All that would be deeply painful and trigger long-term negative consequences.

But there’s a far better approach that could be just as effective and a whole lot less painful:

What an All-of-Government Review Might Discover

Planning ahead would allow you the luxury of targeting spending that – in some cases at least – wouldn’t even be missed. Think about programs that were announced five, ten, even thirty years ago, perhaps to satisfy some passing fad or political need. They might even have made sense decades ago when they were created…but that was decades ago when they were created.

Here’s how that’ll work.
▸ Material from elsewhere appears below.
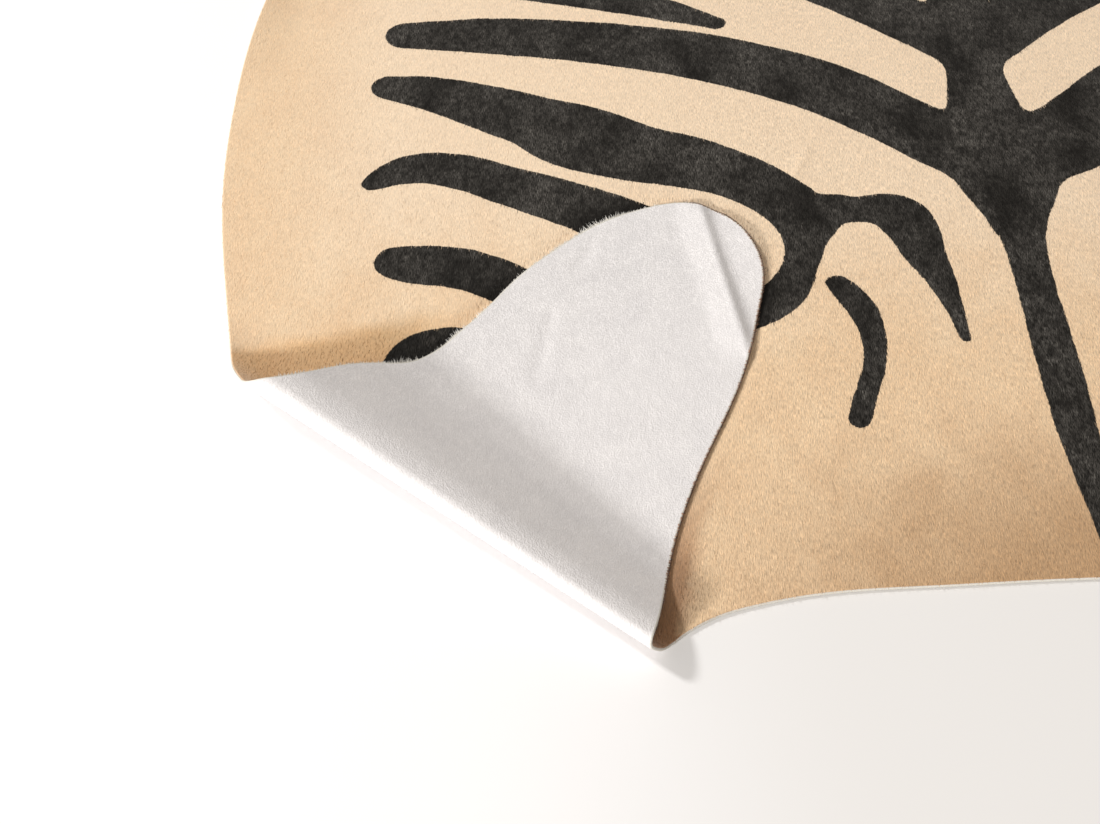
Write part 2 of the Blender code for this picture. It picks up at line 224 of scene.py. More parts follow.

When you read through the program and transfer spending items on that government expenditures page (and there are around 1,200 of those items), the descriptions all point to goals that seem reasonable enough. But there are some important questions that should be asked about each of them:

  • When did these programs begin?
  • What specific activities do they involve?
  • What have they accomplished over the past 12 months?
  • Is their effectiveness trending up or down?
  • Are they employing efficiency best-practices used in the private sector?
  • Who’s tasked with monitoring changes?
  • Where are their reports published?

To show you what I mean, here are some specific transfer or program line items and their descriptions:

Department of Employment and Social Development

  • Workforce Development Agreements ($722 million)
  • Indigenous Early Learning and Child Care Transformation Initiative ($374 million)
  • Payments to provinces, territories, municipalities, other public bodies, organizations, groups, communities, employers and individuals for the provision of training and/or work experience, the mobilization of community resources, and human resource planning and adjustment measures necessary for the efficient functioning of the Canadian labour market ($856 million)

Department of Industry

  • Contributions under the Strategic Innovation Fund ($2.4 billion)

Department of Citizenship and Immigration

  • Settlement Program ($1.13 billion)

Department of Indigenous Services

  • Contributions to provide income support to on-reserve residents and Status Indians in the Yukon Territory ($1.05 billion). Note that, as of the 2021 Census, there were 9,150 individuals with North American Indigenous origins in Yukon. Assuming the line item is accurately described, that means the income support came to $114,987/person (not per household; per person).

Each one of those (and many, many others like them) could be case studies in operational efficiency and effectiveness. Or not. But there’s no way we could know that without serious research.